#### What to work on:
Repeat word for word the opening stretch of the entries, from the first line through the line containing "from math import".

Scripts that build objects

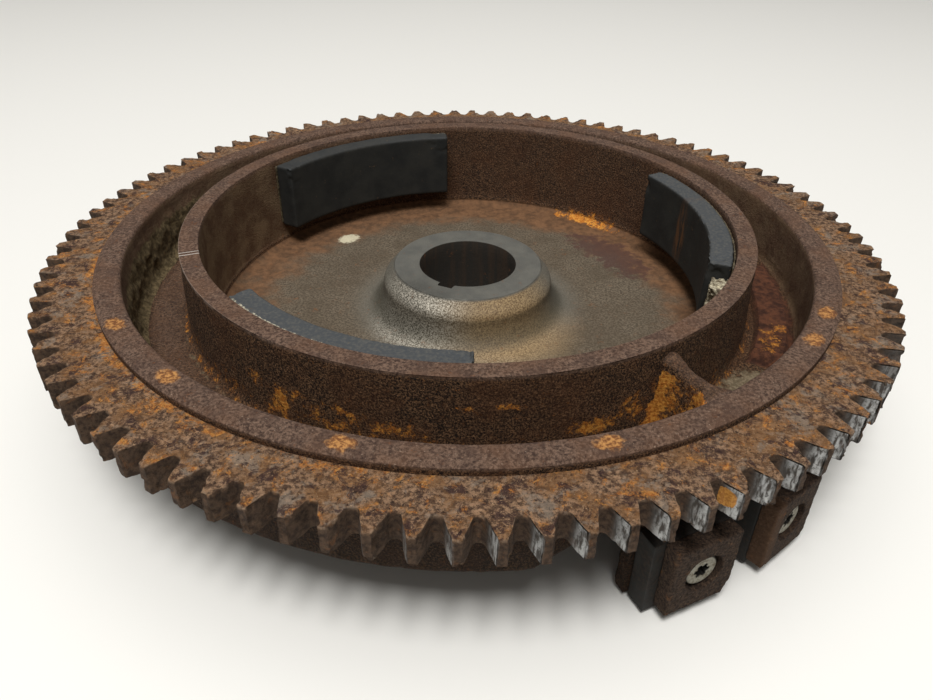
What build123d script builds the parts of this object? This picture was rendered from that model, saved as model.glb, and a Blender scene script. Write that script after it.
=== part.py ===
from build123d import *
import os
from math import acos, cos, degrees, pi, radians, sin, tan

# Flywheel of a small air-cooled engine, in millimetres.
# Origin: on the bore axis at the machined hub face. +Z points out of that face, towards the engine.
# Azimuths are degrees about +Z from +X. The +Z side carries the alternator magnets, and the two
# ignition pole stacks hang below the ring gear.

# How far a piece runs on into the solid it joins, and a cut past the face it opens
OVERLAP = 1.0

# Hub and bore
BORE_R = 15.0
HUB_FACE_R = 22.8
HUB_SHOULDER_R = 26.4
HUB_SHOULDER_Z = -4.2
HUB_BASE_R = 26.8
HUB_REAR_R = 36.0
HUB_REAR_Z = -29.6
HUB_FACE_EDGE = 0.3
HUB_SHOULDER_FILLET = 4.0
HUB_FOOT_FILLET = 7.5
REAR_BOSS_FILLET = 5.0
REAR_BOSS_EDGE = 1.0
KEYWAY_WIDTH = 4.76
KEYWAY_DEPTH = 2.0
KEYWAY_AZIMUTH = 251.0

# Tapped holes in the rear boss, for the starter cup and the fan
CUP_BOLT_COUNT = 4
CUP_BOLT_PCD = 54.0
CUP_BOLT_R = 3.4
CUP_BOLT_DEPTH = 10.0
CUP_BOLT_FIRST_AZIMUTH = 45.0

# Web, alternator collar and the channel round it
POCKET_FLOOR_Z = -14.0
WEB_UNDERSIDE_Z = -21.0
WEB_UNDERSIDE_R = 86.0
COLLAR_INNER_R = 78.0
COLLAR_OUTER_R = 83.4
COLLAR_FOOT_R = 84.6
COLLAR_TOP_Z = 17.0
CHANNEL_FLOOR_Z = -6.0
CHANNEL_FOOT_R = 98.2
MACHINED_EDGE = 0.3
POCKET_FILLET = 3.5
COLLAR_FOOT_FILLET = 2.5
CAST_FILLET = 3.0

# Rim, with a shoulder and a seat for the ring gear
LAND_INNER_R = 99.0
LAND_BEVEL_R = 104.7
LAND_BEVEL_Z = 11.9
LAND_TOP_Z = 12.7
SEAT_R = 106.0
RIM_R = 112.0
RIM_BOTTOM_Z = -11.4
RIM_UNDERSIDE_R = 89.0
RIM_EDGE = 1.0

# Rib across the channel, behind the ignition magnets
RIB_AZIMUTH = 309.0
RIB_TOP_Z = 12.4
RIB_TOP_WIDTH = 3.2
RIB_FOOT_WIDTH = 7.0
RIB_ROOT = 2.0

# Raised balance pad on the channel floor
PAD_START_AZIMUTH = 332.0
PAD_END_AZIMUTH = 371.0
PAD_INNER_R = 87.4
PAD_OUTER_R = 97.2
PAD_HEIGHT = 2.2
PAD_CORNER = 3.0

# Ring gear: 10 diametral pitch, 94 teeth, 20 degree pressure angle
TOOTH_COUNT = 94
MODULE = 2.54
PRESSURE_ANGLE = 20.0
FIRST_TOOTH_AZIMUTH = -16.81
PITCH_R = TOOTH_COUNT * MODULE / 2
TIP_R = PITCH_R + MODULE
FLANK_FOOT_R = PITCH_R - MODULE
ROOT_R = PITCH_R - 1.25 * MODULE
ROOT_FLAT_SHARE = 0.5
GEAR_TOP_Z = 10.0
GEAR_BOTTOM_Z = 2.4
TOOTH_BEVEL = 0.5
TOOTH_THINNING = 0.12
FLANK_STEPS = 5

# Alternator magnets, glued inside the collar
MAGNET_AZIMUTHS = (9.2, 127.9, 249.8)
MAGNET_HALF_SPAN = 26.4
MAGNET_INNER_R = 70.6
MAGNET_OUTER_R = 77.3
MAGNET_BOTTOM_Z = -6.7
MAGNET_TOP_Z = 15.5
MAGNET_BEVEL = 0.4
GLUE_BOTTOM_Z = -6.2
GLUE_TOP_Z = 15.0

# Lump of glue squeezed out at the end of the first magnet
LUMP_SPAN = 5.6
LUMP_INNER_R = 72.6
LUMP_BOTTOM_Z = -5.0
LUMP_TOP_Z = 11.5
LUMP_ROUNDING = 1.6

# Ignition pole stacks: each is lug, ceramic magnet, steel pole shoe and one screw
STACK_AZIMUTHS = (300.5, 314.2)
LUG_INNER_D = 104.3
LUG_OUTER_D = 108.2
LUG_END = 12.6
LUG_BOTTOM_Z = -28.6
LUG_BOSS_R = 6.5
LUG_BOSS_D = 97.0
POLE_MAGNET_OUTER_D = 113.8
POLE_MAGNET_OVERHANG = 11.4
POLE_MAGNET_BOTTOM_Z = -28.6
POLE_MAGNET_TOP_Z = -7.9
SHOE_OUTER_D = 118.0
SHOE_HALF_WIDTH = 8.7
SHOE_BOTTOM_Z = -26.8
SHOE_TOP_Z = -7.6
SHOE_CORNERS = ((1.8, 4.5), (1.0, 2.2))
SHOE_EDGE = 0.4

# Clearance that the rim gives the stacks
RECESS_R = 105.0
RECESS_HALF_ANGLE = 17.8
RECESS_MOUTH_HALF_ANGLE = 25.4
RECESS_CUT_R = 132.0

# Pole screws: pan head with a six-lobe socket
SCREW_Z = -17.0
SCREW_R = 2.5
SCREW_HOLE_R = 2.52
SCREW_TIP_D = 99.0
HEAD_R = 4.2
HEAD_SEAT_D = 114.6
HEAD_FACE_D = 117.0
HEAD_ROUNDING = 0.7
COUNTERBORE_R = 4.9
SOCKET_LOBES = 6
SOCKET_LOBE_R = 1.5
SOCKET_LOBE_TIP_R = 0.6
SOCKET_DEPTH = 1.4


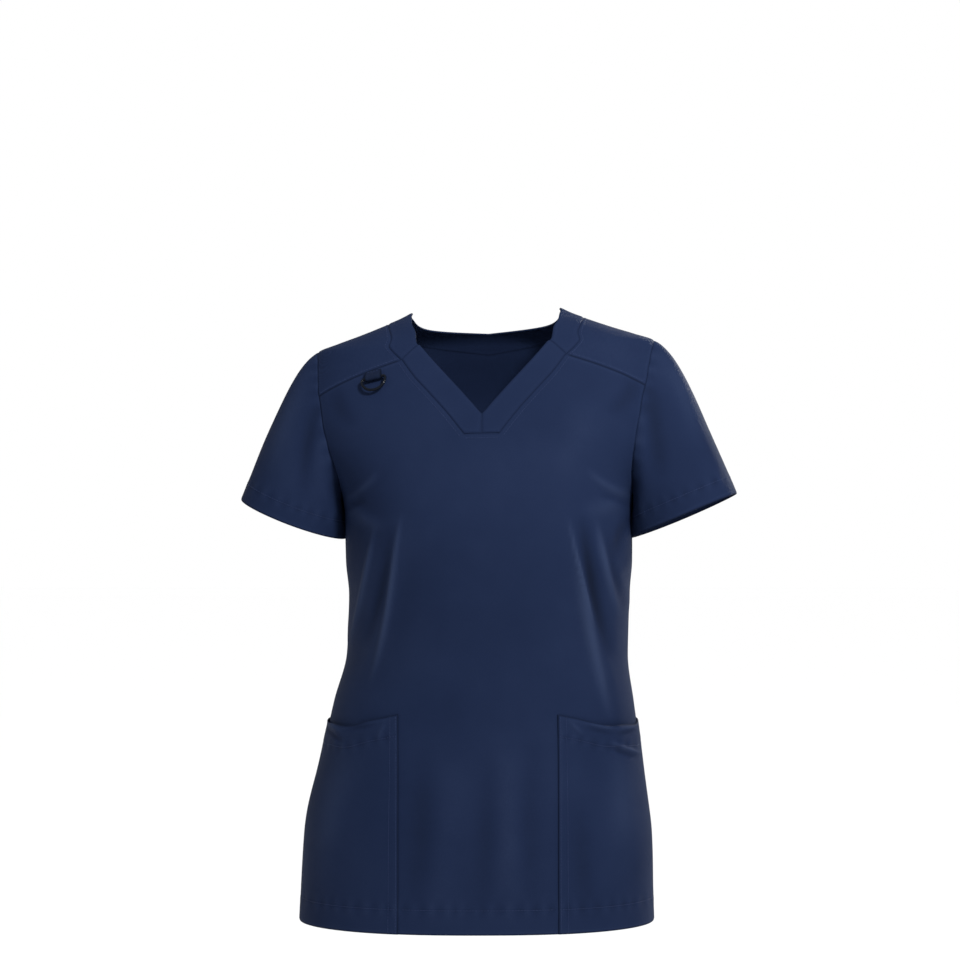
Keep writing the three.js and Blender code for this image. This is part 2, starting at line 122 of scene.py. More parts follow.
BODY = table("z half front back mid power", [
    [8, 62, 3, 3, 8, 2.0],
    [0, 78, 12, 14, 8, 2.0],
    [-6, 90, 25, 31, 8, 2.0],
    [-15, 113, 38, 46, 7, 2.0],
    [-23, 135, 46, 60, 7, 2.0],
    [-30, 156, 51, 66, 7, 2.0],
    [-38, 177, 55, 71, 6, 2.0],
    [-50, 184, 62, 76, 6, 2.0],
    [-65, 190, 71, 82, 6, 2.08],
    [-85, 194.5, 82, 89, 6, 2.15],
    [-111, 193, 94, 96, 5, 2.2],
    [-137, 184.5, 103, 100, 5, 2.25],
    [-160, 172, 110, 102, 5, 2.3],
    [-180, 160.5, 115, 102, 5, 2.35],
    [-197, 153.5, 119, 101, 5, 2.4],
    [-215, 151, 122, 98, 5, 2.4],
    [-232, 150.5, 124, 95, 5, 2.4],
    [-264, 150, 126, 87, 5, 2.4],
    [-300, 147, 127, 79, 5, 2.4],
    [-360, 148, 122, 74, 5, 2.4],
    [-411, 157.5, 121, 80, 5, 2.35],
    [-474, 169, 124, 95, 5, 2.3],
    [-548, 181, 130, 106, 5, 2.3],
    [-645, 185.5, 134, 108, 5, 2.3],
])
SWAY = table("z shift", [
    [0, 0],
    [-120, 0],
    [-200, 3],
    [-300, 3.4],
    [-360, 2],
    [-411, -1.5],
    [-474, -5],
    [-530, -8],
    [-645, -9.5],
])
# The chest turns and the shoulders tilt a little, in degrees, each between two heights
CHEST_TURN, TURN_FROM, TURN_TO = 2.7, -480, -200
SHOULDER_TILT, TILT_FROM, TILT_TO = 1.9, -260, -90
BUST = dict(high=8, wide=112, z=-238, tall=62)
HEM, UNDERARM, V_POINT, BACK_YOKE_SEAM = -640, -197, -111, -115
# The front's folds lie before this depth and the back's behind it. Below the chest the cloth is slack.
FACE_PARTS, SLACK_TOP, SLACK_FULL = 5, -60, -160
CLOTH, HEM_FOLD = 1.5, 25
# Small puckers along a stitched line: how far they reach, how high they are and how far apart
HEM_PUCKER = (7, 0.22, 17)
# Armhole: the height of its middle and half its own, how far it cuts into the front and the back past
# the side, in degrees, and where the yoke's seams meet it, in degrees from its top
HOLE = dict(middle=-117.5, high=79.5, front_right=30.5, front_left=34, back=28, yoke=67, back_yoke=88.2)
# Pocket: where its inner edge lies on either side, the mouth's height, dip and fall to the side seam, its
# cloth, how far it lies off the front, and how far the mouth gapes over what depth
POCKET = dict(right=-89, left=73.5, top=-418, dip=9, side_drop=11, cloth=1.4, clear=0.3, gape=2.2, mouth=55)
# Neck band, the finished edge and the seam: NECK runs from the shoulder to centre back, and VEE from the
# foot of the V up to the shoulder
NECK = table("run edge_turn edge_z seam_turn seam_z", [
    [0, 23.2, -36, 27.6, -51],
    [0.2, 34, -21, 40, -28.5],
    [0.36, 63, -5, 66, -14.5],
    [0.5, 90, 0, 90, -11],
    [0.64, 118, -5.5, 119, -16],
    [0.82, 150, -17, 151, -31],
    [1, 180, -22, 180, -44],
])
VEE = table("run edge_x edge_z seam_x seam_z", [
    [0, 8, -102, 18, -131],
    [0.25, 23, -85, 38, -106],
    [0.5, 39, -67.5, 56, -86],
    [0.75, 54, -51, 72, -68.5],
    [1, 66.9, -36, 84.9, -51],
])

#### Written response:
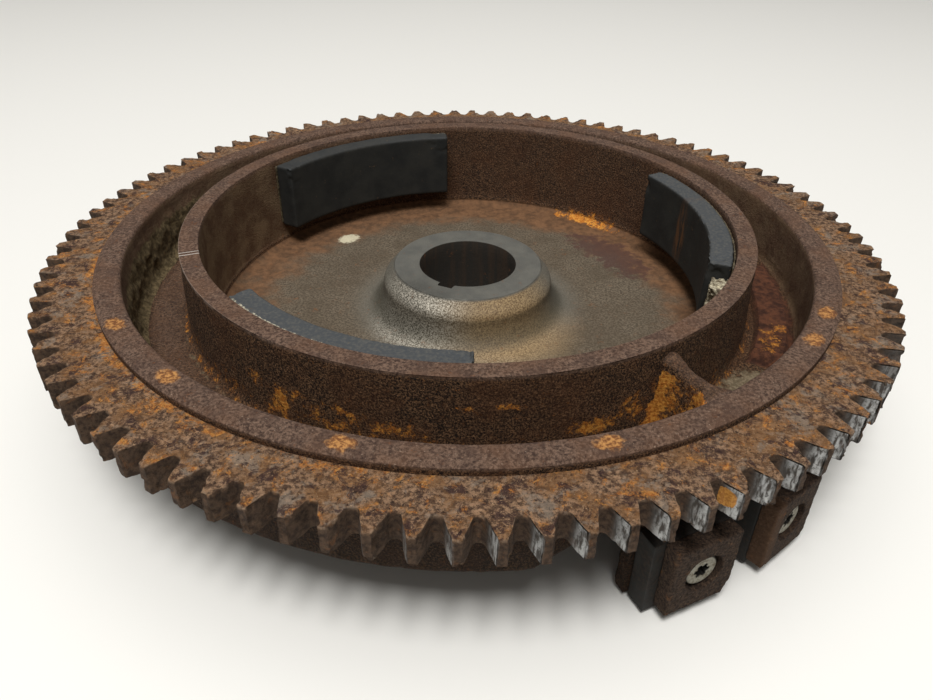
What build123d script builds the parts of this object? This picture was rendered from that model, saved as model.glb, and a Blender scene script. Write that script after it.
=== part.py ===
from build123d import *
import os
from math import acos, cos, degrees, pi, radians, sin, tan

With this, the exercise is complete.